-- MATERIAL PROVIDED start --
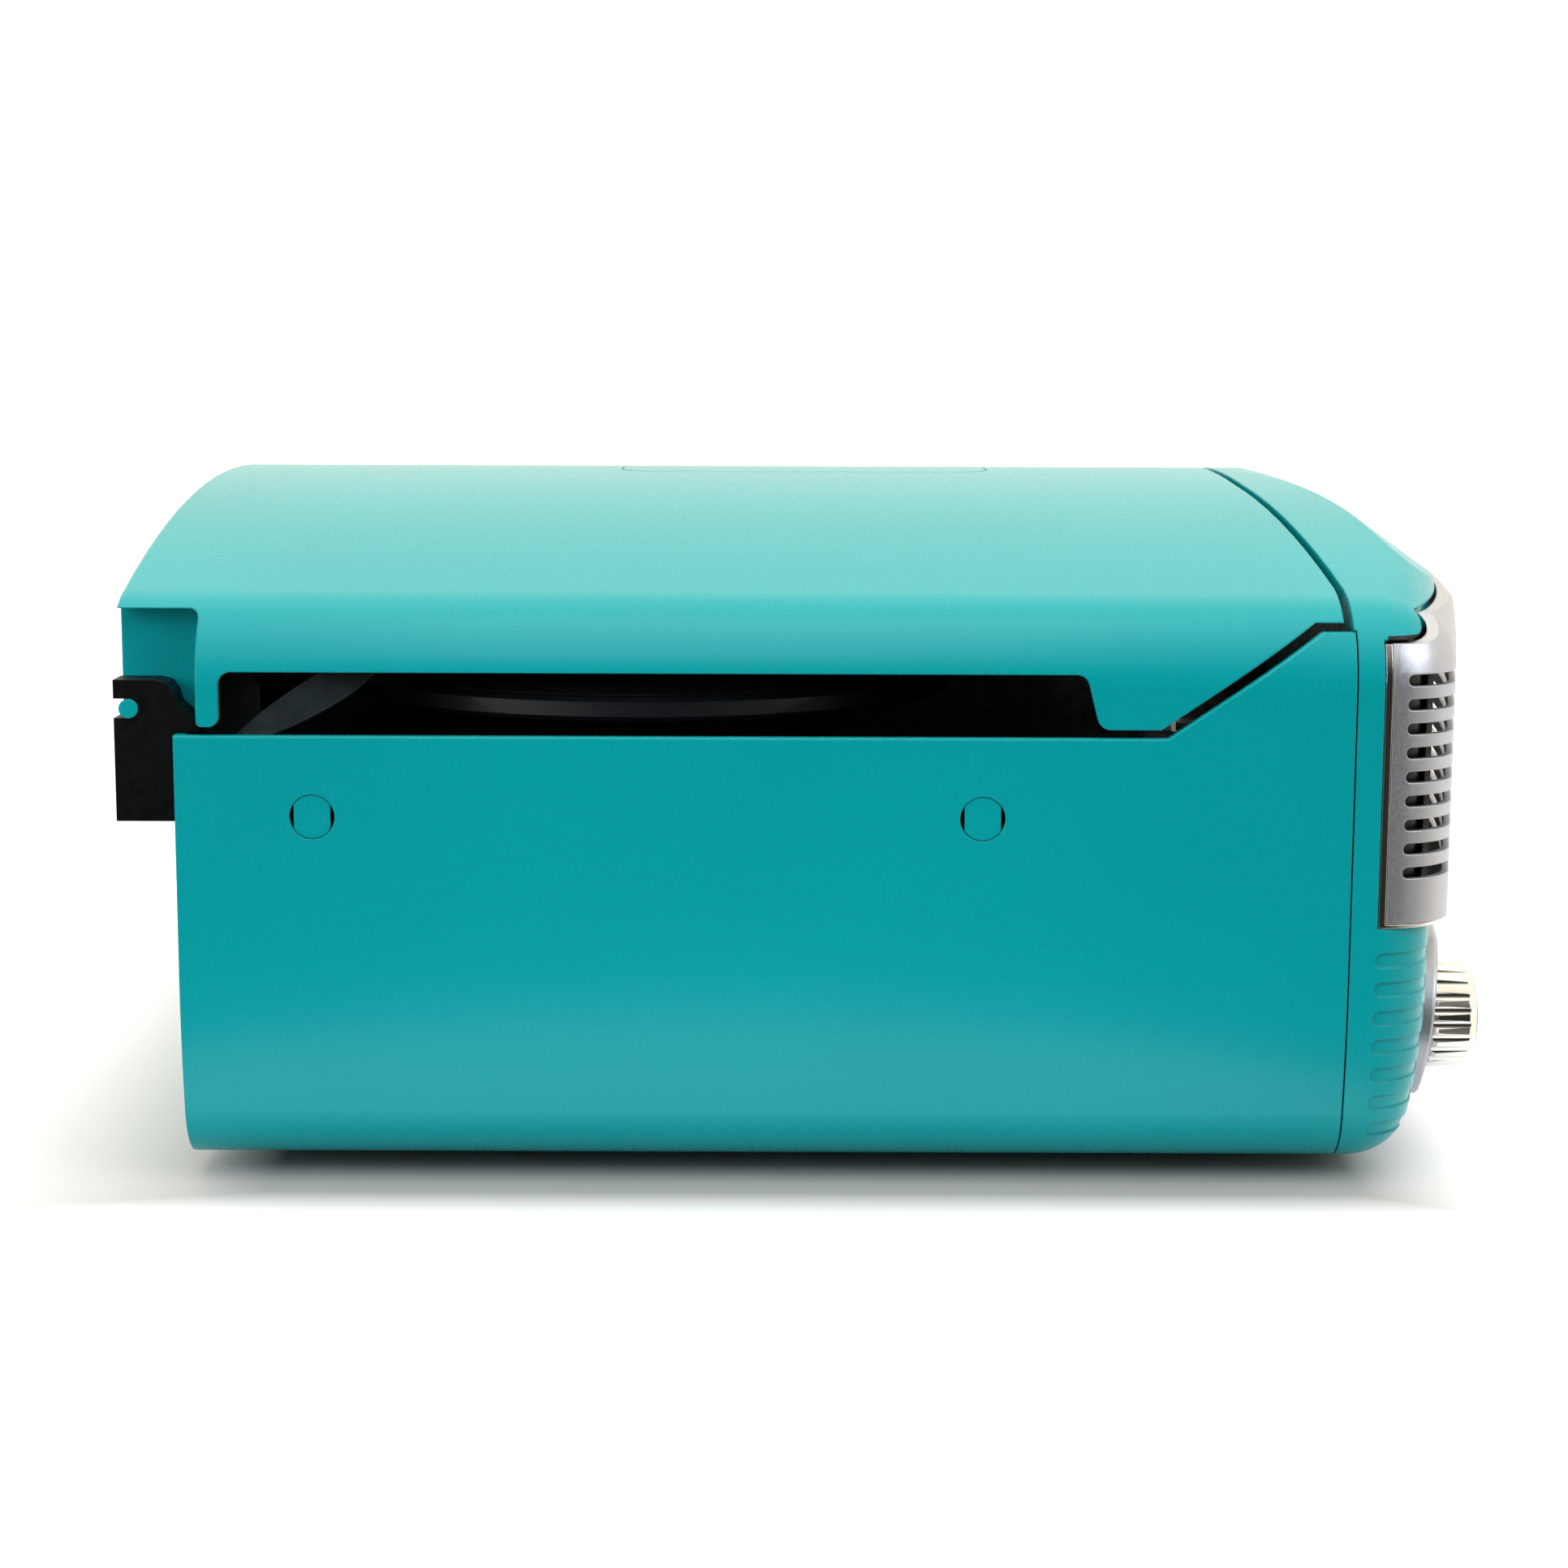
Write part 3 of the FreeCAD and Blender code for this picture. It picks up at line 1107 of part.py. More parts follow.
def make_platter():
    """Platter with a rim, a drum for the belt below and a recess for the mat."""
    bore, web, drum_low = "bearing_radius+0.06", "platter_top-web_depth", "platter_bottom-drum_drop"
    edge, shelf = "platter_radius-rim_round", "platter_top-mat_recess"
    body = turned("platter", [
        (bore, "deck_top+web_thick"), ("hub_radius", "deck_top+web_thick"), ("hub_radius", web),
        ("drum_radius-web_thick", web), ("drum_radius-web_thick", drum_low),
        ("drum_radius", drum_low), ("drum_radius", web),
        ("platter_radius-rim_thick", web), ("platter_radius-rim_thick", "platter_bottom"),
        (edge, "platter_bottom"), ("platter_radius", "platter_bottom+rim_round"),
        ("platter_radius", "platter_top-rim_round"), (edge, "platter_top"),
        ("mat_radius+mat_gap", "platter_top"), ("mat_radius+mat_gap", shelf), (bore, shelf)])
    return move(body, "platter_x", "platter_y")


def make_mat():
    """Rubber mat that lies in the platter's recess."""
    low, high, bore = "platter_top-mat_recess", "platter_top+mat_proud", "bearing_radius+0.3"
    body = turned("platter_mat", [(bore, low), ("mat_radius", low), ("mat_radius", high), (bore, high)])
    return move(body, "platter_x", "platter_y")


def make_spindle():
    """The platter's bearing shaft, stepped down to the record pin above the mat."""
    foot, step, below = "deck_top-bearing_depth", "platter_top+mat_proud", "deck_top-deck_thick-0.1"
    flange = "bearing_radius+flange"
    body = turned("spindle", [
        ("0", foot), (flange, foot), (flange, below), ("bearing_radius", below),
        ("bearing_radius", step), ("spindle_radius", step), ("spindle_radius", "platter_top+pin_height"),
        ("spindle_radius-1.5", "platter_top+pin_height+3"), ("0", "platter_top+pin_height+3.6")])
    return move(body, "platter_x", "platter_y")


def make_belt():
    """Flat belt round the platter's drum and the motor pulley."""
    thick, gap, fall = 0.8, 0.08, get("pulley_offset")
    low, high = get("platter_bottom") - 1.2, get("platter_bottom") + 2.6
    drum = Vector(get("platter_x"), get("platter_y"), low)
    pulley = drum + Vector(fall, -fall, 0)
    heading = math.atan2(-fall, fall)

    def loop(extra):
        wide, narrow = get("drum_radius") + gap + extra, get("pulley_radius") + gap + extra
        spread = math.acos((wide - narrow) / drum.distanceToPoint(pulley))
        up, down = heading + spread, heading - spread

        def at(centre, radius, angle):
            return Vector(*polar((centre.x, centre.y), radius, angle), low)

        edges = [arc(at(drum, wide, up), at(drum, wide, heading + math.pi), at(drum, wide, down)),
                 line(at(drum, wide, down), at(pulley, narrow, down)),
                 arc(at(pulley, narrow, down), at(pulley, narrow, heading), at(pulley, narrow, up)),
                 line(at(pulley, narrow, up), at(drum, wide, up))]
        return Part.Face(Part.Wire(edges)).extrude(Vector(0, 0, high - low))

    return shape_feature("drive_belt", loop(thick).cut(loop(0)))


def make_motor():
    """The motor's can under the deck, bored for the pulley's shaft."""
    place = (PULLEY_X, PULLEY_Y, "deck_top-deck_thick-motor_length-0.1")
    can = cylinder(place, "motor_radius", "motor_length")
    return keep("turntable_motor", cut(can, cylinder(place, "motor_shaft+0.05", "motor_length")))


def make_pulley():
    """Motor shaft with its flanged pulley at the belt's height."""
    flange, foot = "platter_bottom-1.4", "deck_top-deck_thick-motor_length/2"
    top = "platter_bottom+2.9"
    body = turned("motor_pulley", [
        ("0", foot), ("motor_shaft", foot), ("motor_shaft", "platter_bottom-4"),
        ("pulley_radius+1.2", "platter_bottom-4"), ("pulley_radius+1.2", flange),
        ("pulley_radius", flange), ("pulley_radius", top), ("0", top)])
    return move(body, PULLEY_X, PULLEY_Y)


def make_adapter():
    """Loose centre piece for large-hole records, parked on the deck."""
    bore, step, brim = "spindle_radius+0.1", "deck_top+3.6", "deck_top+2.5"
    body = turned("record_adapter", [
        (bore, "deck_top"), ("adapter_radius", "deck_top"), ("adapter_radius", brim),
        ("adapter_radius-1.5", step), ("adapter_radius-10", step),
        ("adapter_radius-10", "deck_top+5"), (bore, "deck_top+5")])
    return move(body, "-170", "-120")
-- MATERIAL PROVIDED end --
**EXERCISE INSTRUCTIONS**
Everything in the listing above should be restated exactly.

**RESULT**
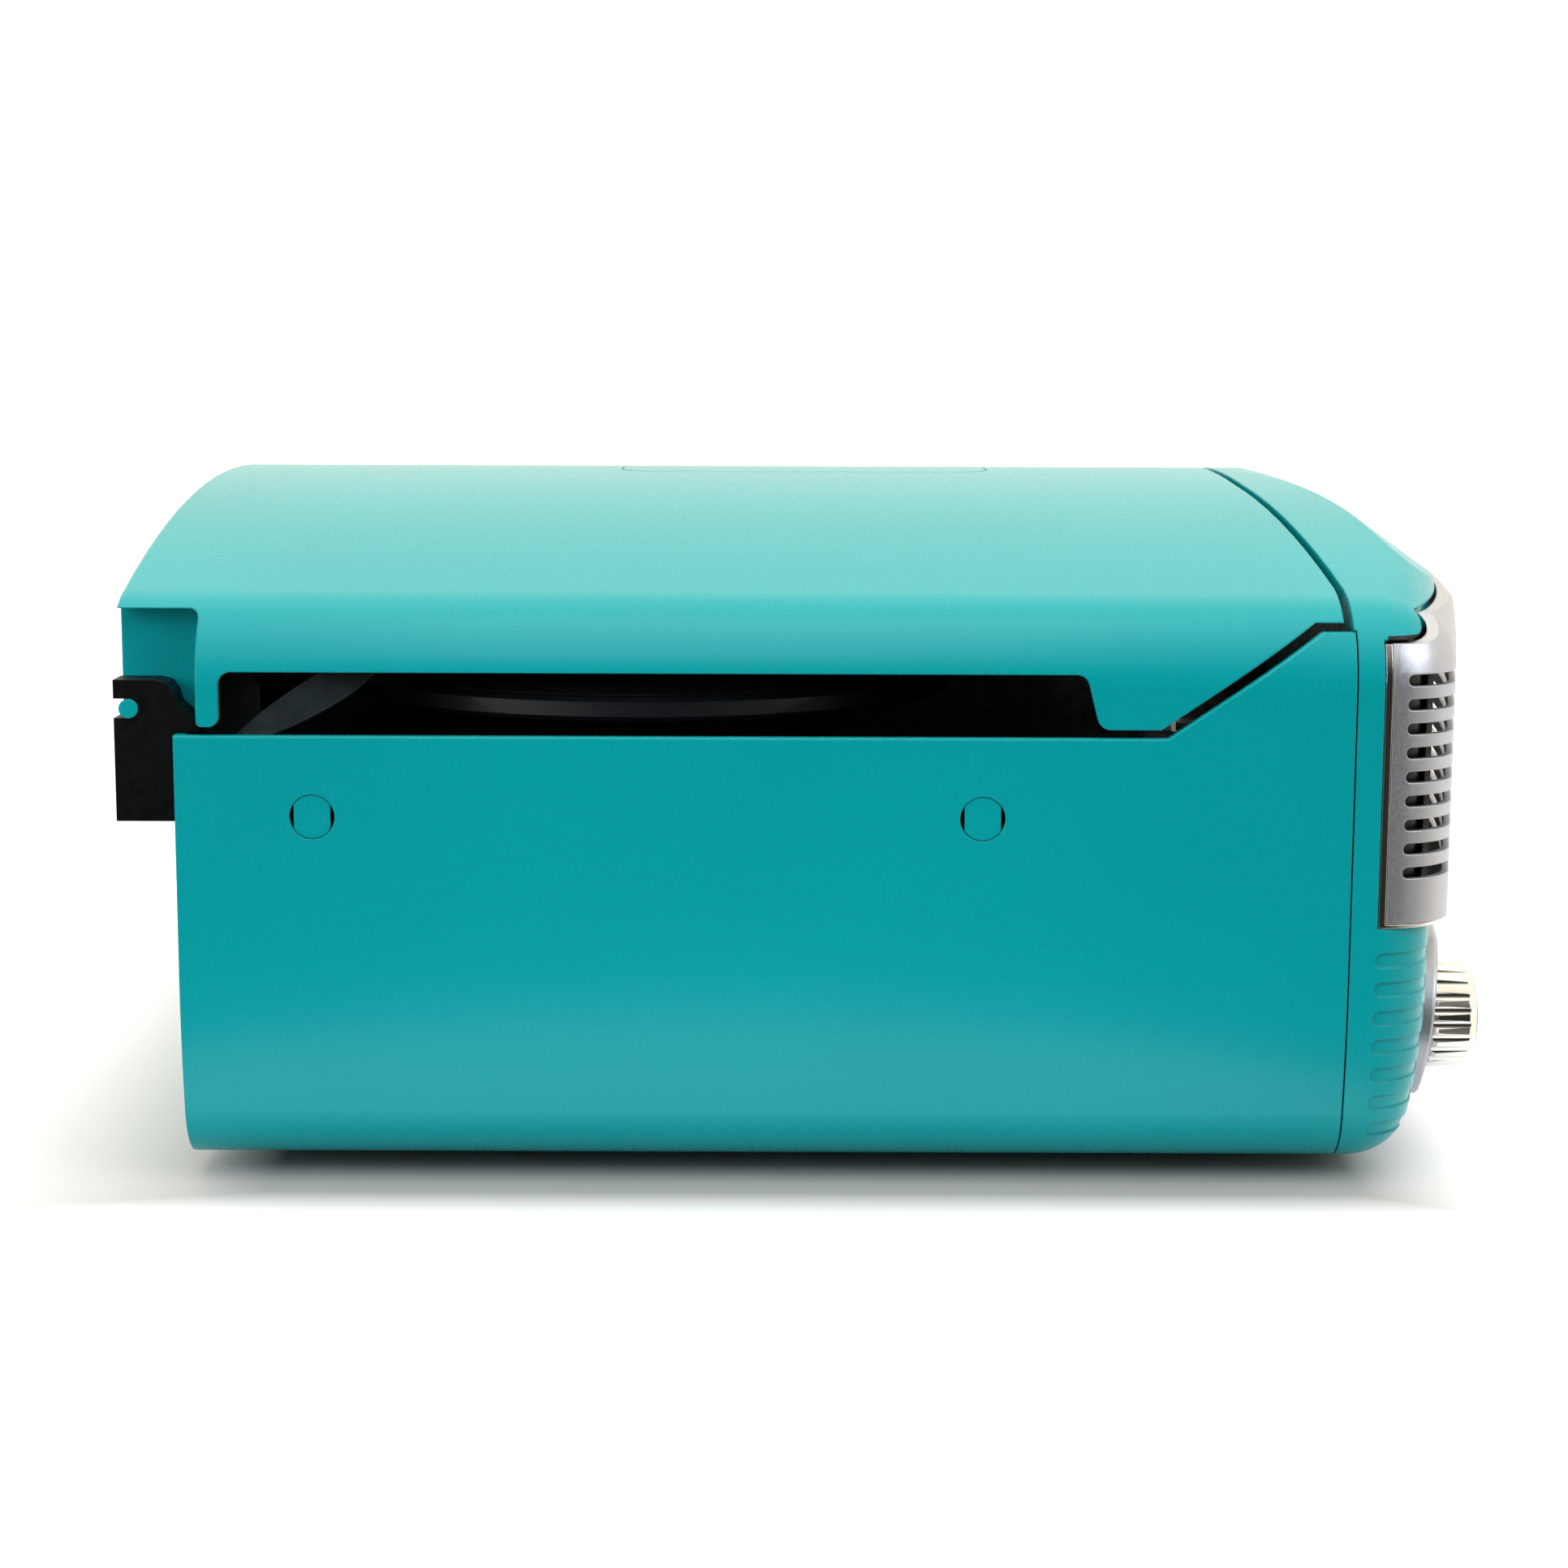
Write part 3 of the FreeCAD and Blender code for this picture. It picks up at line 1107 of part.py. More parts follow.
def make_platter():
    """Platter with a rim, a drum for the belt below and a recess for the mat."""
    bore, web, drum_low = "bearing_radius+0.06", "platter_top-web_depth", "platter_bottom-drum_drop"
    edge, shelf = "platter_radius-rim_round", "platter_top-mat_recess"
    body = turned("platter", [
        (bore, "deck_top+web_thick"), ("hub_radius", "deck_top+web_thick"), ("hub_radius", web),
        ("drum_radius-web_thick", web), ("drum_radius-web_thick", drum_low),
        ("drum_radius", drum_low), ("drum_radius", web),
        ("platter_radius-rim_thick", web), ("platter_radius-rim_thick", "platter_bottom"),
        (edge, "platter_bottom"), ("platter_radius", "platter_bottom+rim_round"),
        ("platter_radius", "platter_top-rim_round"), (edge, "platter_top"),
        ("mat_radius+mat_gap", "platter_top"), ("mat_radius+mat_gap", shelf), (bore, shelf)])
    return move(body, "platter_x", "platter_y")


def make_mat():
    """Rubber mat that lies in the platter's recess."""
    low, high, bore = "platter_top-mat_recess", "platter_top+mat_proud", "bearing_radius+0.3"
    body = turned("platter_mat", [(bore, low), ("mat_radius", low), ("mat_radius", high), (bore, high)])
    return move(body, "platter_x", "platter_y")


def make_spindle():
    """The platter's bearing shaft, stepped down to the record pin above the mat."""
    foot, step, below = "deck_top-bearing_depth", "platter_top+mat_proud", "deck_top-deck_thick-0.1"
    flange = "bearing_radius+flange"
    body = turned("spindle", [
        ("0", foot), (flange, foot), (flange, below), ("bearing_radius", below),
        ("bearing_radius", step), ("spindle_radius", step), ("spindle_radius", "platter_top+pin_height"),
        ("spindle_radius-1.5", "platter_top+pin_height+3"), ("0", "platter_top+pin_height+3.6")])
    return move(body, "platter_x", "platter_y")


def make_belt():
    """Flat belt round the platter's drum and the motor pulley."""
    thick, gap, fall = 0.8, 0.08, get("pulley_offset")
    low, high = get("platter_bottom") - 1.2, get("platter_bottom") + 2.6
    drum = Vector(get("platter_x"), get("platter_y"), low)
    pulley = drum + Vector(fall, -fall, 0)
    heading = math.atan2(-fall, fall)

    def loop(extra):
        wide, narrow = get("drum_radius") + gap + extra, get("pulley_radius") + gap + extra
        spread = math.acos((wide - narrow) / drum.distanceToPoint(pulley))
        up, down = heading + spread, heading - spread

        def at(centre, radius, angle):
            return Vector(*polar((centre.x, centre.y), radius, angle), low)

        edges = [arc(at(drum, wide, up), at(drum, wide, heading + math.pi), at(drum, wide, down)),
                 line(at(drum, wide, down), at(pulley, narrow, down)),
                 arc(at(pulley, narrow, down), at(pulley, narrow, heading), at(pulley, narrow, up)),
                 line(at(pulley, narrow, up), at(drum, wide, up))]
        return Part.Face(Part.Wire(edges)).extrude(Vector(0, 0, high - low))

    return shape_feature("drive_belt", loop(thick).cut(loop(0)))


def make_motor():
    """The motor's can under the deck, bored for the pulley's shaft."""
    place = (PULLEY_X, PULLEY_Y, "deck_top-deck_thick-motor_length-0.1")
    can = cylinder(place, "motor_radius", "motor_length")
    return keep("turntable_motor", cut(can, cylinder(place, "motor_shaft+0.05", "motor_length")))


def make_pulley():
    """Motor shaft with its flanged pulley at the belt's height."""
    flange, foot = "platter_bottom-1.4", "deck_top-deck_thick-motor_length/2"
    top = "platter_bottom+2.9"
    body = turned("motor_pulley", [
        ("0", foot), ("motor_shaft", foot), ("motor_shaft", "platter_bottom-4"),
        ("pulley_radius+1.2", "platter_bottom-4"), ("pulley_radius+1.2", flange),
        ("pulley_radius", flange), ("pulley_radius", top), ("0", top)])
    return move(body, PULLEY_X, PULLEY_Y)


def make_adapter():
    """Loose centre piece for large-hole records, parked on the deck."""
    bore, step, brim = "spindle_radius+0.1", "deck_top+3.6", "deck_top+2.5"
    body = turned("record_adapter", [
        (bore, "deck_top"), ("adapter_radius", "deck_top"), ("adapter_radius", brim),
        ("adapter_radius-1.5", step), ("adapter_radius-10", step),
        ("adapter_radius-10", "deck_top+5"), (bore, "deck_top+5")])
    return move(body, "-170", "-120")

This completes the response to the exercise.